Operating a business in the global nineties is far more complicated than it has been in the past. The pressures and challenges to be more competitive, more efficient, more productive while achieving higher quality have caused the recent trends to "downsize, upsize, rightsize and even capsize". Buying technology for technology's sake won't solve these new business problems. Information needs to be used by the professional front line corporate personnel who can make a difference to the clients of the company in how the company is perceived in the marketplace. Instead of using the old business strategy of shifting resources to maximize returns, the new business model of leveraging, utilization and sharing of knowledge, expertise and know-how will speed information flow and help to create new concepts, processes and products which will then increase returns. Getting this information to these professionals and doing it quickly is vital to serve customers, in getting new customers and in beating the competition. Since business processes are more communication-centric rather than data-centric, the hierarchies of information management need to be eliminated and workgroup teams need to be formed. These teams will cut across organizational charts, departmental divisions, companies, continents, hardware platforms and operating systems.

Shared information will go beyond formal discrete information into a realm of rich, interpersonal communications and collaboration and will allow staff members to facilitate a dialog in the organization. Many companies are now starting to become more productive through the use of enterprise-wide networks and workgroups. More integration between desktops and desktop applications will allow users to share data and work more readily, coordinate skills more easily and accomplish common goals. The information needs to be automatically replicated and synchronized around the network and into all mobile communication devices so that all users have access to the most current data. It is imperative that today's workers gain access to information, communicate that information and act on that information regardless of system hardware.

Companies will soon be investing heavily in new multiple-microprocessor based systems instead of "main-frame" technologies which have performed much of the "batch-oriented" clerical and billing functions in the past. As the performance of these microprocessor based systems continue to grow, phenomenal increases in computing capabilities will allow systems to be smaller and more personal than before and these systems can be connected together to create large powerful systems. The new portable computers will become the extension of the individuals who work with them.

With this immense processing power, richer interfaces will become available and object oriented technology will soon be a reality. Object oriented technology allows programs to be built from standard component program parts, which were designed to fit together and work together. Programmers will be able to modify, customize and create applications years faster than is presently possible with today's hand crafted programming techniques. With this new ability to create software at a faster rate, applications which are unthinkable can be created and systems will be far easier to use. Applications development costs will decrease. Using this technology, money can be used to develop new applications to conform to the way people think and work, instead of training people on how to use the current software.
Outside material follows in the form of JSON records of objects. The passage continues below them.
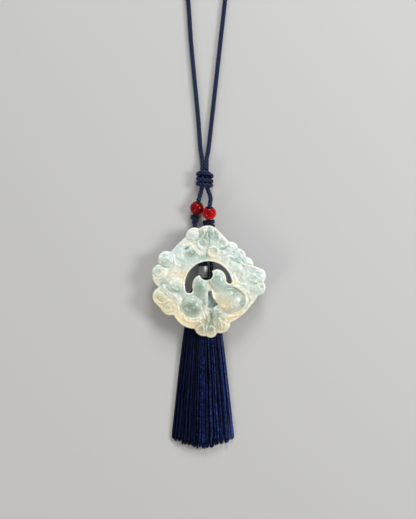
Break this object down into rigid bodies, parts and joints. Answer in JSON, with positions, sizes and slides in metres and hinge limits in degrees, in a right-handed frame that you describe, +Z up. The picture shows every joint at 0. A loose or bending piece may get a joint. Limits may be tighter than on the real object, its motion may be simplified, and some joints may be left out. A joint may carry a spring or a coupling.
{
  "type": "jade bag charm",
  "caption": "Carved jade plaque with an arched slot and gourds, on a knotted cord loop with two red beads, over a long thread tassel.",
  "frame": {"origin": "on the surface that the charm lies on, under the middle of its plaque, beads, knots and tassel without the cord", "axes": "+Z up out of the plaque's carved face, +Y from the tassel towards the hanging loop, +X to the plaque's right as seen from above"},
  "size_m": [0.049, 0.2233, 0.0117],
  "materials": {
    "jade": "polished, milky and translucent",
    "cord": "braided",
    "tassel": "silky thread",
    "bead": "polished, translucent",
    "sleeve": "satin"
  },
  "bodies": {
    "root": {"jade_plaque": "jade", "wrap_knot": "cord", "left_bead": "bead", "right_bead": "bead", "left_stopper_knot": "cord", "right_stopper_knot": "cord", "tassel_sleeve": "sleeve", "tassel": "tassel", "sleeve_tie": "cord", "hanging_cord": "cord"}
  },
  "joints": []
}
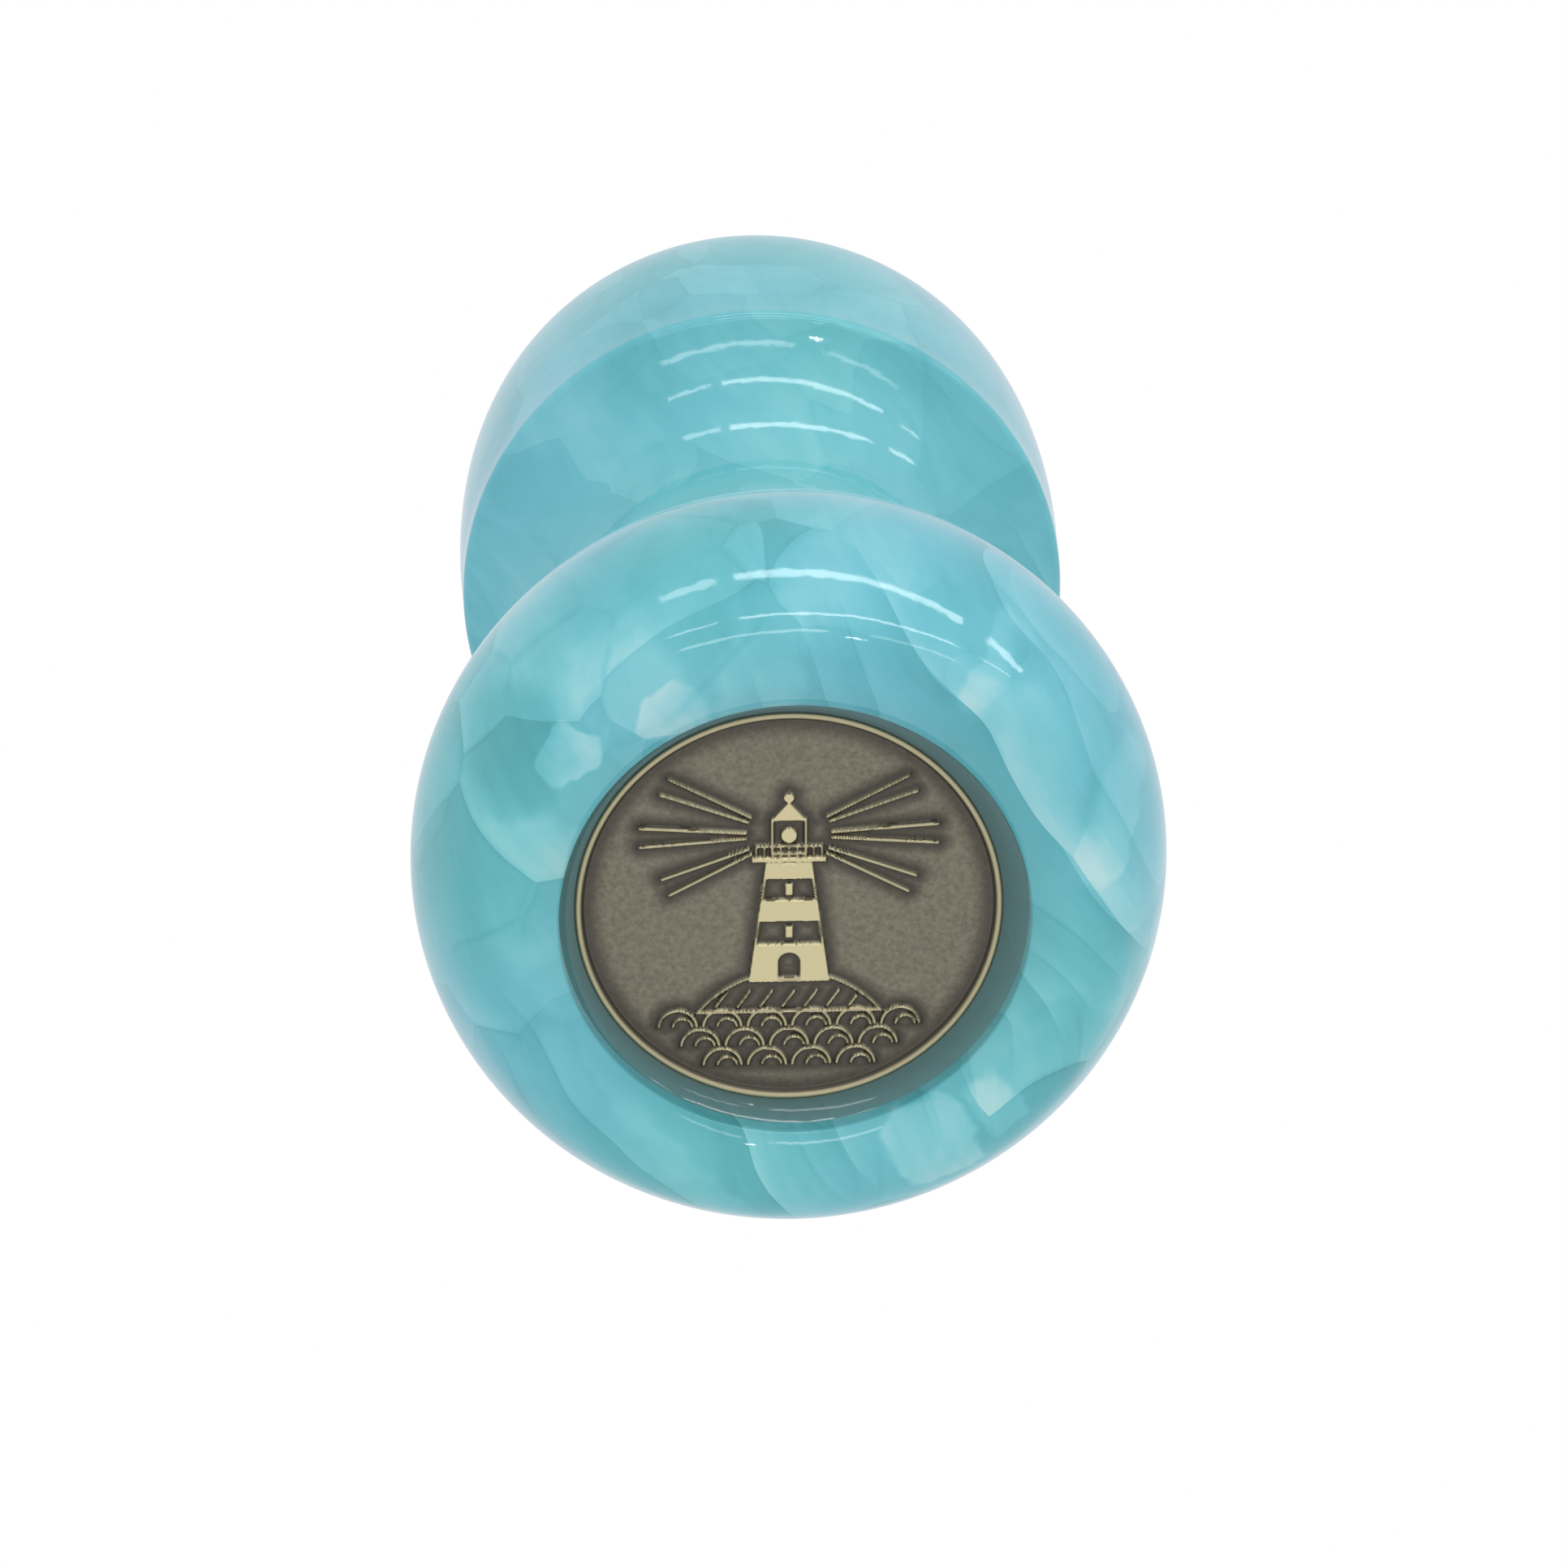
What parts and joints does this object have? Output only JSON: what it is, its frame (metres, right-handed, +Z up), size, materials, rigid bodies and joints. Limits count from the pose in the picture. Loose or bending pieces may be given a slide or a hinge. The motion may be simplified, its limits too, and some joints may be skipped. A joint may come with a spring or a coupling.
{
  "type": "shaving brush handle",
  "caption": "Turned resin handle with a wide round foot, a deep cove under a ridge and a barrel-shaped grip, a socket for a bristle knot at the top and a bronze medallion set in the base.",
  "frame": {"origin": "centre of the ring that the handle stands on, in the plane of the ring", "axes": "+Z up along the axis of the turning, from the foot to the mouth of the knot socket; the medallion in the base faces -Z and the top of its emblem points to -Y"},
  "size_m": [0.0394, 0.0394, 0.064],
  "materials": {
    "resin": "cast polyester resin in turquoise with pale and deep translucent chips, turned and buffed to a wet gloss",
    "bronze": "struck bronze with polished high lines over a dark antique patina",
    "epoxy": "clear cured epoxy, smooth and glossy where it climbs the wall of the recess"
  },
  "bodies": {
    "root": {"handle_body": "resin", "medallion": "bronze", "epoxy_bed": "epoxy"}
  },
  "joints": []
}
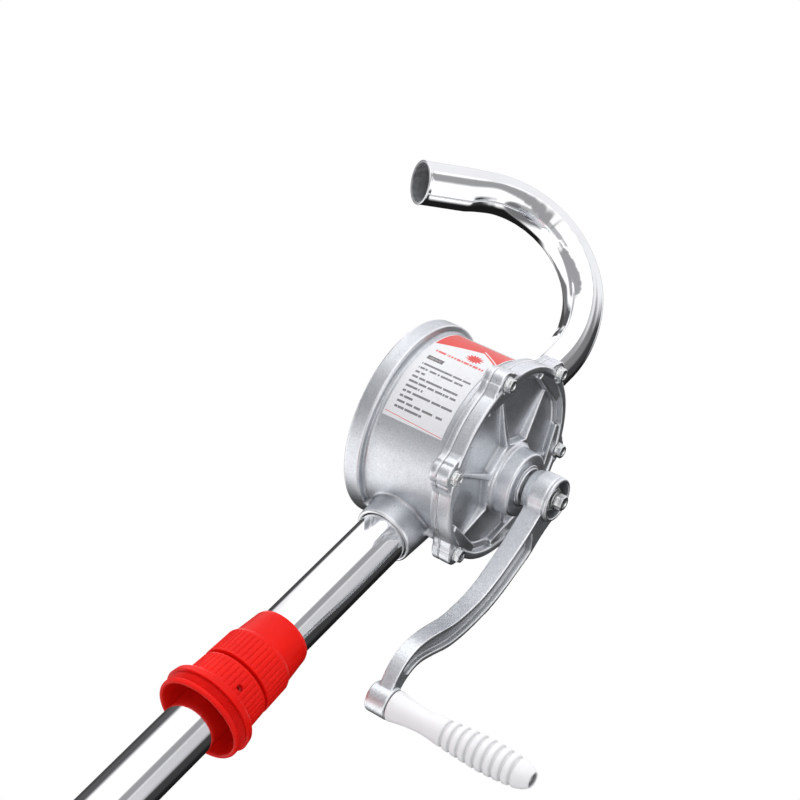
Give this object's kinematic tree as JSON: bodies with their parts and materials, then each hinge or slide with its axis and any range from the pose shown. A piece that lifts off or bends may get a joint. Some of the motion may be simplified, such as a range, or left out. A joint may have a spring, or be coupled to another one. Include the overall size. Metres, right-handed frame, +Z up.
{
  "type": "hand-cranked rotary barrel pump",
  "caption": "Hand-cranked rotary vane drum pump: round cast barrel with an eccentric cover and crank, chromed suction tube and swivel spout, and a sliding red bung adapter.",
  "frame": {"origin": "on the drum seat, the ring-shaped underside of the bung adapter's flange that rests on the drum, at the ring's foremost point towards the crank; the suction tube's axis is parallel to Z through (0, 0.0296) m", "axes": "+Z up along the suction tube and spout socket; the crank and cover face -Y; the barrel is offset towards -X from the tube"},
  "size_m": [0.1481, 0.3155, 1.1909],
  "materials": {
    "cast_aluminium": "sand-cast, tumbled satin",
    "cover_aluminium": "die-cast, satin grey",
    "chromed_tube": "bright nickel-chrome plate",
    "red_plastic": "injection moulded, semi-gloss",
    "white_plastic": "injection moulded, soft gloss",
    "zinc_plate": "bright zinc plate",
    "plain_steel": "turned steel",
    "rotor_iron": "turned cast iron",
    "bush_bronze": "turned bronze",
    "black_rubber": "moulded nitrile rubber",
    "label_paper": "printed film, no lettering",
    "vane_composite": "carbon-filled composite",
    "gasket": "compressed fibre sheet",
    "packing": "braided graphite packing"
  },
  "bodies": {
    "pump": {"pump_body": "cast_aluminium", "front_cover": "cover_aluminium", "cover_gasket": "gasket", "cover_bolt_1": "zinc_plate", "cover_bolt_2": "zinc_plate", "cover_bolt_3": "zinc_plate", "cover_bolt_4": "zinc_plate", "cover_bolt_5": "zinc_plate", "cover_bolt_6": "zinc_plate", "label": "label_paper", "rear_bush": "bush_bronze", "front_bush": "bush_bronze", "gland_packing": "packing", "gland_nut": "cover_aluminium", "suction_tube_upper": "chromed_tube", "suction_tube_middle": "chromed_tube", "suction_tube_lower": "chromed_tube", "tube_nipple_upper": "plain_steel", "tube_nipple_lower": "plain_steel", "inlet_seal": "black_rubber", "spout_seal": "black_rubber"},
    "crank": {"drive_shaft": "plain_steel", "rotor": "rotor_iron", "rotor_pin": "plain_steel", "vane_upper": "vane_composite", "vane_lower": "vane_composite", "vane_spring_upper": "plain_steel", "vane_spring_lower": "plain_steel", "crank_arm": "cast_aluminium", "crank_washer": "zinc_plate", "crank_bolt": "zinc_plate", "grip_screw": "zinc_plate"},
    "handle_grip": {"grip": "white_plastic"},
    "discharge_spout": {"spout": "chromed_tube"},
    "bung_adapter": {"adapter_body": "red_plastic", "adapter_seal": "black_rubber"},
    "clamp_nut": {"adapter_clamp_nut": "red_plastic"}
  },
  "joints": [
    {"name": "crank_turn", "type": "hinge", "parent": "pump", "child": "crank", "pos_m": [-0.0119, 0.0296, 0.2495], "axis": [0, -1, 0], "continuous": true},
    {"name": "grip_spin", "type": "hinge", "parent": "crank", "child": "handle_grip", "pos_m": [0.0187, -0.0704, 0.0771], "axis": [0, -1, 0], "continuous": true},
    {"name": "spout_swivel", "type": "hinge", "parent": "pump", "child": "discharge_spout", "pos_m": [0, 0.0296, 0.3], "axis": [0, 0, 1], "range_deg": [-140, 70]},
    {"name": "adapter_slide", "type": "slide", "parent": "pump", "child": "bung_adapter", "axis": [0, 0, 1], "range_m": [-0.55, 0.09]},
    {"name": "clamp_nut_turn", "type": "hinge", "parent": "bung_adapter", "child": "clamp_nut", "pos_m": [0, 0.0296, 0.06], "axis": [0, 0, 1], "range_deg": [0, 300]}
  ]
}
People can then modify these applications to fit the current business model. Processes such as visualization, simulation, large database analysis, decision support, artificial intelligence filters as well as more sophisticated workflow technology will soon be a reality.

As communication technology becomes cheaper, faster and more widespread, further distributed processing and flexible local networks will become a reality. People will get the information they want, in the format they want, when they want it. This has been called "information at your fingertips". The concept of client/server technology is a hot topic in this communication strategy. The problem of diverse hardware platforms, security systems, protocols and standards which have been optimized for performance and not interconnectivity are causing a delay with the implementation of the client/server technology. Agent programs and workflow engineering will free the worker from these routine communication and routing tasks. As the world becomes faster, simultaneous immediate information sharing to multiple decision makers will become a necessity. Low cost, high bandwidth communications will also cause a convergence between telecommunications, information technologies and entertainment.

By applying and using these new technologies in new ways to conform to the newer, flatter, de-centralized, leaner and less hierarchical organizational structure of today, along with more intuitive human-centric interfaces, the new technology will be much easier to use and allow people to easily share data. Speech, text and the printed word will become completely and easily interchangeable. In fact, multimedia is the natural evolutionary path towards this goal. Information of all types need to be stored in a wide variety of formats such as numbers, graphs, text, sound, video and other documents. People will be able to do far more with this information than was ever imaginable. With proper application of these technologies, the number of PCs used will grow and we as the developers of the future will be able to create these more powerful applications faster and easier than ever before.


Speeches were given by the following:

James A. Cannavino, Senior Vice President, General Manager, Personal Systems, IBM Corporation, gave the Comdex keynote address.

Jim Manzi, President, Chairman and CEO of Lotus Development Corporation gave the Comdex CEO Perspective.

Bill Gates, Chairman and CEO of Microsoft Corporation gave the Windows World keynote address.

Robert P. Palmer, President and CEO of Digital Equipment Corporation gave the Windows World CEO Perspective.

Comdex and Windows World was held concurrently on May 25-28, 1993 in the Georgia World Congress Center in Atlanta, Georgia.